At issue is not the "sentence getting longer" because a drug defendant went to trial and was dishonest. At issue is the drug defendant getting LWOP because he went to trial and was dishonest. I welcome a quote of the "the text of the Constitution" supporting that approach to federal government punishments.

Posted by: Doug B. | Mar 12, 2022 10:18:01 AM

Doug --

"I do think sentencing judges and juries should consider remorse, honesty and even the consequentialist benefits of a conservation of limited resources as reasons to lower a sentence."

DING DING DING!!!!! Give that man the brass ring!

I'll answer you questions in the next comment, but I wanted to flag that one seminal sentence. I think I'll paint it on a lunch board and, for the next couple of weeks, walk around campus wearing it.

Posted by: Bill Otis | Mar 13, 2022 3:45:18 PM

Doug --

To answer your questions:

1. No, with the note that the word "generally" is doing a lot of work in your question.

2. No, not MERELY if the defendant goes to trial. But if he presents a deceitful story, that's another matter.

3. Yes, an LWOP sentence is likely to be "more" justified under those conditions, but with the caveat that a half of a percent is "more" than a tenth of a percent. LWOP sentences should doubtless be rare. In 25 years at DOJ and the USAO, I never asked for one. But never say never.

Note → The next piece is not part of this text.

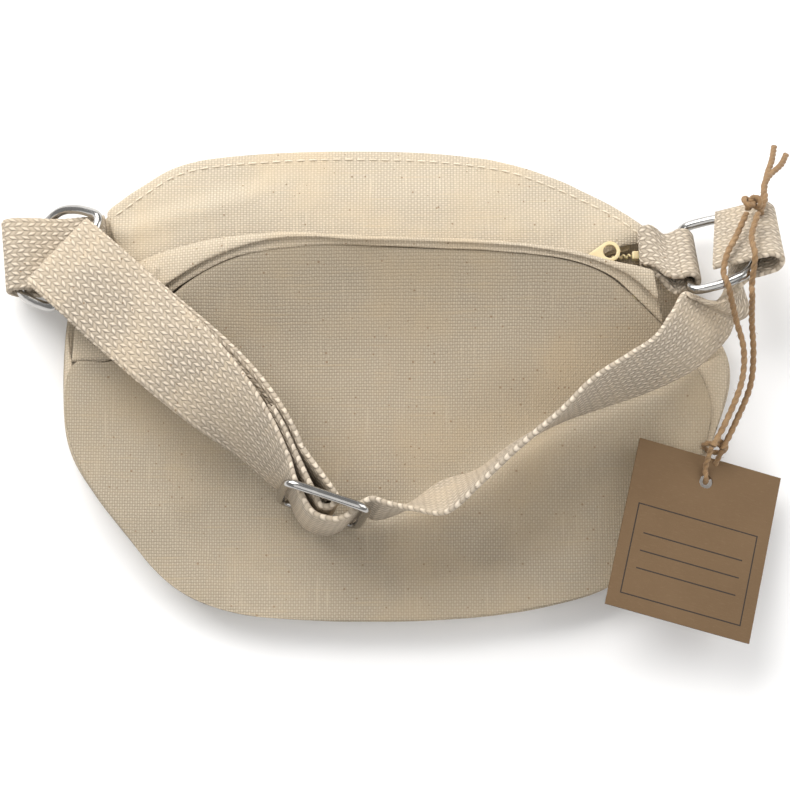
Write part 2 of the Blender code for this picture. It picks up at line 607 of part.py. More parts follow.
def strap_line():
    """The strap's middle line and width directions, from its sewn end to its folded end at the right D-ring."""
    upright = Vector(BUCKLE[1]).normalized()
    run, sides = spline_pairs([Vector(p) for p, _ in LEFT_RUN], [Vector(w) for _, w in LEFT_RUN], 40)
    reach = [0.0]
    for first, second in zip(run, run[1:]):
        reach.append(reach[-1] + (second - first).length)
    under = []
    for point, along, side, far in zip(run, tangents(run), sides, reach):
        down = side.cross(along).normalized()
        if down.dot(Vector((0.6, 0.4, -0.7))) < 0:
            down.negate()
        under.append((point, down, side, far))
    stations = []
    for point, down, side, far in reversed(under):
        if far <= SEWN_END:
            stations.append((point + down * 2.4, side))
    round_bar = SLIDER_WIRE / 2 + 0.4 + WEBBING / 2
    for angle in (140, 95, 50, 5, -40):
        a = math.radians(angle)
        stations.append((on_buckle(round_bar * math.cos(a), round_bar * math.sin(a)), upright))
    for point, down, side, far in under:
        share = far / reach[-1]
        stations.append((point + down * (4.9 + (RUN_GAP - 4.9) * share), side))
    fold_point, fold_down, fold_side, _ = under[-1]
    ahead = (run[-1] - run[-2]).normalized()
    for k in (1, 2, 3):
        a = math.pi / 4 * k
        middle = fold_point + fold_down * RUN_GAP / 2
        stations.append((middle + fold_down * RUN_GAP / 2 * math.cos(a) + ahead * RUN_GAP / 2 * math.sin(a), fold_side))
    for point, _, side, _ in reversed(under):
        stations.append((point, side))
    for along, out in THREADED:
        stations.append((on_buckle(along, out), upright))
    edges = [(Vector(a), Vector(b)) for a, b in RIGHT_RUN]
    edges += [(on_ring(RIGHT_RING, a), on_ring(RIGHT_RING, b)) for a, b in RIGHT_HOOK]
    for upper, lower in edges:
        stations.append(((upper + lower) / 2, (upper - lower).normalized()))
    return stations


def strap(material):
    """One length of webbing: sewn round the slider, up and round the left D-ring, and back through the slider."""
    knots, sides = zip(*strap_line())
    path, across = spline_pairs(knots, sides, 200)
    ribbon("strap_webbing", path, across, WEBBING_WIDTH, WEBBING, material)


def tabs(material):
    line = spline(LEFT_TAB, 40)
    ribbon("left_tab", line, [Vector(LEFT_TAB_WIDE)] * len(line), TAB_WIDTH, WEBBING, material)
    bar = Vector(RIGHT_RING[1])
    far = RING_WIRE / 2 + 0.4 + WEBBING / 2
    wrap = [(Vector(p), Vector(w) * width) for p, w, width in RIGHT_TAB_ROOT]
    wrap.append((on_ring(RIGHT_RING, (0, -4.6, -3.0)), bar * 19))
    for angle in (-120, -90, -45, 0, 45, 90, 120):
        a = math.radians(angle)
        wrap.append((on_ring(RIGHT_RING, (0, far * math.cos(a), far * math.sin(a))), bar * 21))
    wrap.append((on_ring(RIGHT_RING, (0, -4.6, 3.0)), bar * 19))
    wrap += [(Vector(p), Vector(w) * width) for p, w, width in RIGHT_TAB_END]
    line, sides = spline_pairs([p for p, _ in wrap], [w for _, w in wrap], 44)
    ribbon("right_tab", line, sides, [side.length for side in sides], WEBBING, material)


def tag(material):
    """A card with square corners and a punched hole near its upper edge."""
    middle, across, up = Vector(TAG_MIDDLE), Vector(TAG_ACROSS).normalized(), Vector(TAG_UP)
    up = (up - across * up.dot(across)).normalized()
    normal = across.cross(up)
    half_width, half_height = TAG_WIDTH / 2, TAG_HEIGHT / 2

    def place(a, b, c):
        return middle + across * a + up * b + normal * c

    corners = [(-half_width, -half_height), (half_width, -half_height), (half_width, half_height),
               (-half_width, half_height)]
    points = [place(a, b, c) for c in (-TAG_CARD / 2, TAG_CARD / 2) for a, b in corners]
    faces = [(3, 2, 1, 0), (4, 5, 6, 7), (0, 1, 5, 4), (1, 2, 6, 5), (2, 3, 7, 6), (3, 0, 4, 7)]
    card = outward(add_object("tag_card", points, faces, material))
    hole_up = half_height - 7.0
    ring = [(1.9 * math.cos(a), hole_up + 1.9 * math.sin(a)) for a in (2 * math.pi * k / 16 for k in range(16))]
    points = [place(a, b, c) for c in (-2, 2) for a, b in ring]
    faces = [(k, (k + 1) % 16, 16 + (k + 1) % 16, 16 + k) for k in range(16)]
    faces += [tuple(range(15, -1, -1)), tuple(range(16, 32))]
    punch = outward(add_object("tag_punch", points, faces, material))
    punch.hide_render = True
    punch.display_type = "WIRE"
    cut = card.modifiers.new("hole", "BOOLEAN")
    cut.operation = "DIFFERENCE"
    cut.object = punch


def ball(name, centre, radius, material):
    """A small round lump with eight sides, for a knot."""
    centre = Vector(centre)
    rings = []
    for k in range(1, 6):
        a = math.pi * k / 6
        rings.append([centre + radius * Vector((math.sin(a) * math.cos(b), math.cos(a), math.sin(a) * math.sin(b)))
                      for b in (2 * math.pi * s / 10 for s in range(10))])
    return sections(name, rings, material)


def twine(material):
    over = [on_ring(RIGHT_RING, p) for p in STRAND_OVER] + [Vector(p) for p in STRAND_OVER_DOWN]
    behind = [on_ring(RIGHT_RING, p) for p in STRAND_BEHIND] + [Vector(p) for p in STRAND_BEHIND_DOWN]
    left = [on_ring(RIGHT_RING, TAIL_LEFT[0])] + [Vector(p) for p in TAIL_LEFT[1:]]
    right = [on_ring(RIGHT_RING, TAIL_RIGHT[0])] + [Vector(p) for p in TAIL_RIGHT[1:]]
    for name, route in (("twine_front_strand", over), ("twine_back_strand", behind),
                        ("twine_tail_left", left), ("twine_tail_right", right)):
        length = sum((b - a).length for a, b in zip(route, route[1:]))
        cord(name, spline(route, max(6, round(length / (1.6 * TWINE)))), TWINE, material)
    ball("twine_knot", on_ring(RIGHT_RING, KNOT), 2.6, material)


def main():
    clear_scene()
    canvas = make_material("canvas", (0.66, 0.58, 0.44), 0.9)
    webbing = make_material("webbing", (0.74, 0.68, 0.56), 0.88)
    nylon = make_material("zip_nylon", (0.80, 0.70, 0.46), 0.45)
    tape = make_material("zip_tape", (0.76, 0.68, 0.50), 0.85)
    steel = make_material("steel", (0.55, 0.54, 0.51), 0.2, 1.0)
    card = make_material("kraft_card", (0.42, 0.27, 0.14), 0.8)
    jute = make_material("jute", (0.45, 0.28, 0.13), 0.85)
    back_panel(canvas)
    front_panel(canvas)
    gusset(canvas)
    front_band(canvas)
    rear_band(canvas)
    zip_parts(nylon, tape)
    slider_body(nylon)
    pull_tab(nylon)
    tabs(webbing)
    d_ring("left_d_ring", LEFT_RING, steel)
    d_ring("right_d_ring", RIGHT_RING, steel)
    strap(webbing)
    buckle(steel)
    tag(card)
    twine(jute)


main()
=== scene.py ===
"""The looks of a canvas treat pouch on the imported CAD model: cloth, webbing, zip, steel, tag and twine."""

import math
import random

import bmesh
import bpy
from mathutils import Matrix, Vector, noise
from mathutils.bvhtree import BVHTree


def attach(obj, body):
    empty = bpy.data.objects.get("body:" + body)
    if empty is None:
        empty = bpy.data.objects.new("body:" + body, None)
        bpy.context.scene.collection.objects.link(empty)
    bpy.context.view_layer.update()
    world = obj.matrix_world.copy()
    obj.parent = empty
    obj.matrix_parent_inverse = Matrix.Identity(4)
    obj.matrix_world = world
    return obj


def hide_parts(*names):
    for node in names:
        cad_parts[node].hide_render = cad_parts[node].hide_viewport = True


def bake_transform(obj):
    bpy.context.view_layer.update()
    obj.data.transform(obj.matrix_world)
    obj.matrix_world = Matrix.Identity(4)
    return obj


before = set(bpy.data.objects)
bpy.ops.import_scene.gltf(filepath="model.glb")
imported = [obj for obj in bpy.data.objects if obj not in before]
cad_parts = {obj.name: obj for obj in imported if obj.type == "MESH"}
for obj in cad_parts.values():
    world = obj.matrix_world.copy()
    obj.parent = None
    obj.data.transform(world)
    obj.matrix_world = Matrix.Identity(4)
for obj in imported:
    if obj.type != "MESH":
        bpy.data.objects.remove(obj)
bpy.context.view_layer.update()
MM = 0.001

# The same numbers as the CAD model, in millimetres.
WEBBING_WIDTH = 24.6
WEBBING = 1.7
RING_WIRE = 2.8
SLIDER_WIRE = 2.5
# The strap's left run, from its slider to the left D-ring: middle points and width directions.
LEFT_RUN = [
    ((-31.0, -26.6, 26.6), (0.24, 0.10, 0.96)),
    ((-38.2, -17.2, 29.2), (0.40, 0.28, 0.87)),
    ((-49.0, -6.2, 30.0), (0.56, 0.52, 0.64)),
    ((-61.8, 6.4, 27.8), (0.66, 0.65, 0.37)),
    ((-74.6, 18.6, 24.0), (0.69, 0.69, 0.22)),
    ((-84.8, 28.4, 22.9), (0.69, 0.70, 0.14)),
    ((-92.0, 35.1, 20.6), (0.68, 0.71, 0.11)),
]
RUN_GAP = 5.6
SEWN_END = 15.0
# The two edges of the strap's right run, then of its turn at the right D-ring in that ring's own directions.
RIGHT_RUN = [
    ((4.6, -38.4, 36.8), (4.0, -33.4, 13.4)), ((13.4, -39.0, 35.4), (12.6, -27.6, 14.8)),
    ((22.6, -31.2, 37.0), (22.4, -24.4, 14.4)), ((32.6, -21.8, 37.8), (32.4, -17.0, 14.6)),
    ((43.4, -12.6, 38.2), (44.6, -10.4, 14.6)), ((52.6, -3.4, 37.6), (57.6, -5.8, 14.8)),
    ((62.0, 3.0, 36.6), (70.0, -1.4, 15.2)), ((69.6, 8.6, 34.4), (82.0, 4.6, 15.0)),
    ((74.2, 16.0, 32.0), (91.0, 12.6, 14.6)), ((77.6, 21.6, 30.0), (93.6, 18.0, 12.4)),
]
RIGHT_HOOK = [
    ((19.2, 0.6, 1.6), (9.6, 13.0, -16.0)), ((18.8, 5.0, -2.6), (0.6, 12.8, -14.0)),
    ((15.6, 9.6, -4.4), (-8.0, 12.8, -8.2)), ((11.0, 15.4, -3.4), (-12.4, 16.0, -3.8)),
    ((10.8, 20.6, -3.0), (-12.8, 21.4, -3.0)), ((10.8, 24.2, -2.6), (-12.8, 24.6, -2.6)),
    ((10.8, 26.0, 0.0), (-12.8, 26.4, 0.0)), ((10.8, 24.2, 2.6), (-12.8, 24.6, 2.6)),
    ((10.8, 20.4, 3.1), (-12.8, 21.0, 3.1)), ((10.8, 14.0, 3.1), (-12.8, 15.0, 3.1)),
    ((10.8, 7.4, 3.2), (-12.8, 11.0, 3.2)),
]
# The tabs' middle lines. The right one has its width directions and widths too.
LEFT_TAB = [
    (-80.4, 38.0, 11.4), (-86.0, 37.8, 10.4), (-91.0, 37.6, 9.0), (-96.0, 37.6, 5.8), (-102.0, 37.6, 3.6),
    (-107.0, 37.6, 4.4), (-109.0, 37.6, 7.8), (-107.4, 37.6, 11.4), (-103.0, 37.6, 12.3), (-97.0, 37.6, 11.4),
    (-91.4, 37.6, 11.2), (-86.0, 37.8, 12.4), (-80.4, 38.0, 13.3),
]
LEFT_TAB_WIDE = (-0.10, 0.995, 0.0)
TAB_WIDTH = 21.0
RIGHT_TAB_ROOT = [
    ((67.4, 38.4, 14.2), (0.05, -0.99, 0.06), 11.0),
    ((71.0, 37.4, 14.6), (0.05, -0.95, 0.30), 14.0),
]
RIGHT_TAB_END = [
    ((71.0, 38.4, 17.0), (0.05, -0.95, 0.30), 14.0),
    ((67.4, 38.6, 16.4), (0.05, -0.99, 0.06), 11.0),
]
RIGHT_TAB_NECK = 19.0
# The middle of the right D-ring's bar, the bar's direction and the direction out over the ring.
RIGHT_RING = ((79.9, 34.8, 16.4), (0.03, -0.79, 0.615), (0.957, 0.2, 0.21))
# The strap slider's middle, its direction across the webbing and its direction along the webbing.
BUCKLE = ((-19.6, -35.4, 25.6), (0.115, 0.0, 0.993), (0.95, -0.30, -0.10))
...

Posted by: Bill Otis | Mar 13, 2022 8:55:33 PM

Bill, we agree that LWOP sentences --- I would say for any crime --- should be rare. And it seems to me especially troublesome that the data in the "Dealing in Lives" report shows are not so rare for federal drug defendants who exercise their right to trial. This kind of extreme sentence should only be given if the awfulness crime (and criminal history) so clearly justifies locking a human in a cage for the rest of his life. If the crime is not so awful, a defendant's desire to put the government to its proof should not be, in essence, a fatal decision if we sincerely regard jury trial rights.